## Aim:
Reproduce the first line and every line after it, exactly, through the one containing "node-based material under". Leave out the rest.

— START Data to use —

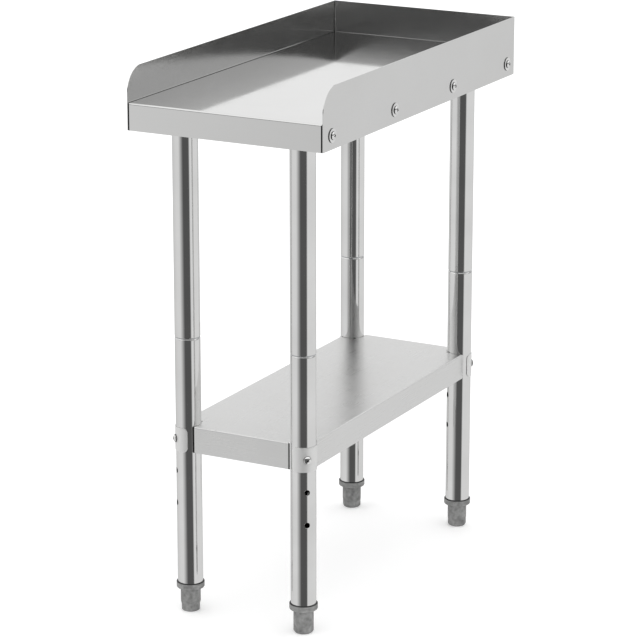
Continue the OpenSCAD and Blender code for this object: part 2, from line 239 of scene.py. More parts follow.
class Paint:
    """A node-based material under construction: a Principled shader and helpers to feed it."""

    def __init__(self, name, metallic=0.0, roughness=0.5, colour=(0.5, 0.5, 0.5)):
        self.material = bpy.data.materials.new(name)
        self.material.use_nodes = True
        self.tree = self.material.node_tree
        self.bsdf = self.tree.nodes["Principled BSDF"]
        self.bsdf.inputs["Metallic"].default_value = metallic
        self.bsdf.inputs["Roughness"].default_value = roughness
        self.bsdf.inputs["Base Color"].default_value = (*colour, 1)
        self.place = node(self.tree, "ShaderNodeTexCoord").outputs["Object"]
        self.bumps = None

    def stretched(self, scale):
        mapping = node(self.tree, "ShaderNodeMapping", vector_type="POINT")
        mapping.inputs["Scale"].default_value = scale
        link(self.tree, self.place, mapping.inputs["Vector"])
        return mapping.outputs[0]

    def noise(self, scale, detail=3.0, stretch=None):
        made = node(self.tree, "ShaderNodeTexNoise", Detail=detail, Scale=scale)
        link(self.tree, self.stretched(stretch) if stretch else self.place, made.inputs["Vector"])
        return made.outputs["Fac"]

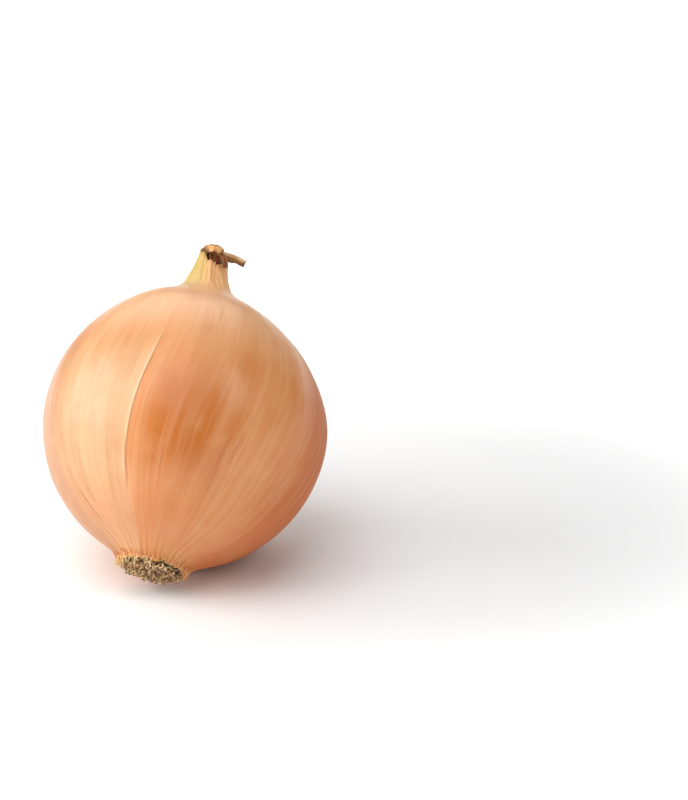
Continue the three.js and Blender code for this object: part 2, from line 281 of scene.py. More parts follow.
def finished(name, mesh, material, node, smooth_angle=None):
    """Makes the object, gives it its material, shades it smooth, parents it to the root's body and hides
    the CAD node that it stands for.
    """
    obj = bpy.data.objects.new(name, mesh)
    bpy.context.scene.collection.objects.link(obj)
    mesh.materials.append(material)
    mesh.shade_smooth()
    if smooth_angle:
        mesh.set_sharp_from_angle(angle=math.radians(smooth_angle))
    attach(obj, "root")
    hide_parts(node)


def attribute(mesh, name, kind, values):
    """Stores one value or vector for each vertex, for a material to read."""
    field = {"FLOAT": "value", "FLOAT_VECTOR": "vector"}[kind]
    made = mesh.attributes.new(name, kind, "POINT")
    made.data.foreach_set(field, np.asarray(values, np.float32).ravel())


def bulb_mesh():
    """The globe, its foot and the pleated neck, from one spun outline."""
    outline = np.array(bulb_outline())
    bm = bmesh.new()
    row_layer = bm.verts.layers.float.new("row")
    chain = []
    for row, (radius, height, share) in enumerate(outline):
        vert = bm.verts.new((radius, 0, height))
        vert[row_layer] = row
        chain.append(vert)
    for start, end in zip(chain, chain[1:]):
        bm.edges.new((start, end))
    bmesh.ops.spin(
        bm, geom=bm.verts[:] + bm.edges[:], cent=(0, 0, 0), axis=(0, 0, 1),
        angle=2 * math.pi, steps=columns // column_cuts, use_merge=True,
    )
    rings = [edge for edge in bm.edges if abs(edge.verts[0][row_layer] - edge.verts[1][row_layer]) < 0.5]
    bmesh.ops.subdivide_edges(bm, edges=rings, cuts=column_cuts - 1)
    bmesh.ops.remove_doubles(bm, verts=bm.verts[:], dist=1e-5)
    bmesh.ops.recalc_face_normals(bm, faces=bm.faces[:])
    mesh = bpy.data.meshes.new("dry_bulb")
    bm.to_mesh(mesh)
    bm.free()

    count = len(mesh.vertices)
    points = np.empty(count * 3)
    mesh.vertices.foreach_get("co", points)
    points = points.reshape(count, 3)
    row = np.empty(count)
    mesh.attributes["row"].data.foreach_get("value", row)
    mesh.attributes.remove(mesh.attributes["row"])
    radius, height, share = outline[np.rint(row).astype(int)].T
    spun_turn = np.arctan2(points[:, 1], points[:, 0])
    even = front_edge + spun_turn + math.pi / columns
    grown = gathered(even)
    angle = grown + edge_drift(height)

    inside, shows = skin_lies(angle, height)
    lip_reach = math.radians(0.35) * shows
    front_over = lip_reach * (1 - smooth(inside, 0, math.radians(1.3)))
    to_back_edge = skin_span - inside
    back_over = lip_reach * (1 - smooth(to_back_edge, 0, math.radians(1.3))) * (to_back_edge > 0)
    lifted = relief(angle, height)
    angle = angle + front_over - back_over

    out = radius + lifted * share
    at_middle = np.clip(radius / (mouth_radius - 1.2), 0, 1)
    rise = (lip_rise(angle, height) * at_middle - hem_drop(angle, height)) * (share > 0)
    rise += lip_rise(angle, height) * at_middle * (share == 0) * (height > 0)
    out = out - hood_lean * np.maximum(0, rise) * (height > 0) * at_middle
    sideways = out * np.sin(angle) + neck_offset(height)
    moved = np.stack([sideways, -out * np.cos(angle), height + rise], axis=1)
    mesh.vertices.foreach_set("co", moved.ravel())

    grain = np.stack([np.cos(grown), np.sin(grown), height / bulb_radius], axis=1)
    attribute(mesh, "grain", "FLOAT_VECTOR", grain)
    attribute(mesh, "own_height", "FLOAT", height)
    from_front = turn_between(front_edge + edge_drift(height), angle)
    attribute(mesh, "past_edge", "FLOAT", radius * np.sin(from_front))
    attribute(mesh, "outermost", "FLOAT", np.where(inside < skin_span, shows, 0))
    around = np.stack([np.cos(angle), np.sin(angle), 0 * angle], axis=1)
    attribute(mesh, "round", "FLOAT_VECTOR", around)

    bm = bmesh.new()
    bm.from_mesh(mesh)
    laid_down(bm)
    for vert in bm.verts:
        vert.co.y = max(vert.co.y, cad_low[1])
        vert.co.z = max(vert.co.z, 0)
    bm.to_mesh(mesh)
    bm.free()
    return mesh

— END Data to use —

## Correct result:
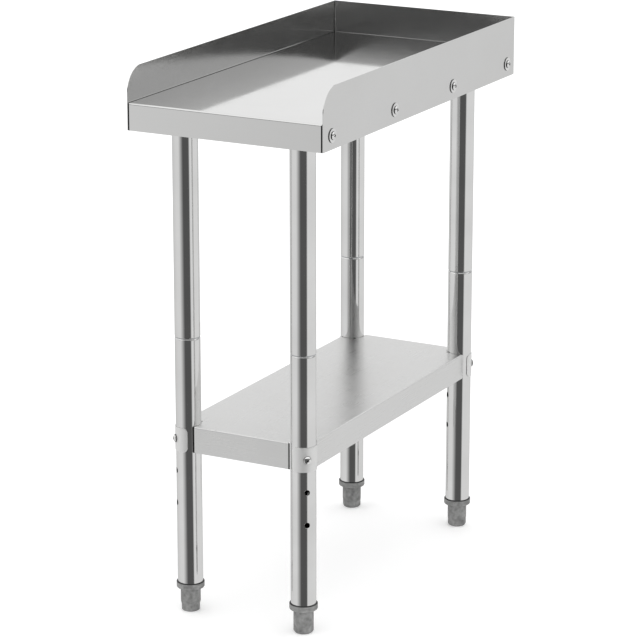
Continue the OpenSCAD and Blender code for this object: part 2, from line 239 of scene.py. More parts follow.
class Paint:
    """A node-based material under construction: a Principled shader and helpers to feed it."""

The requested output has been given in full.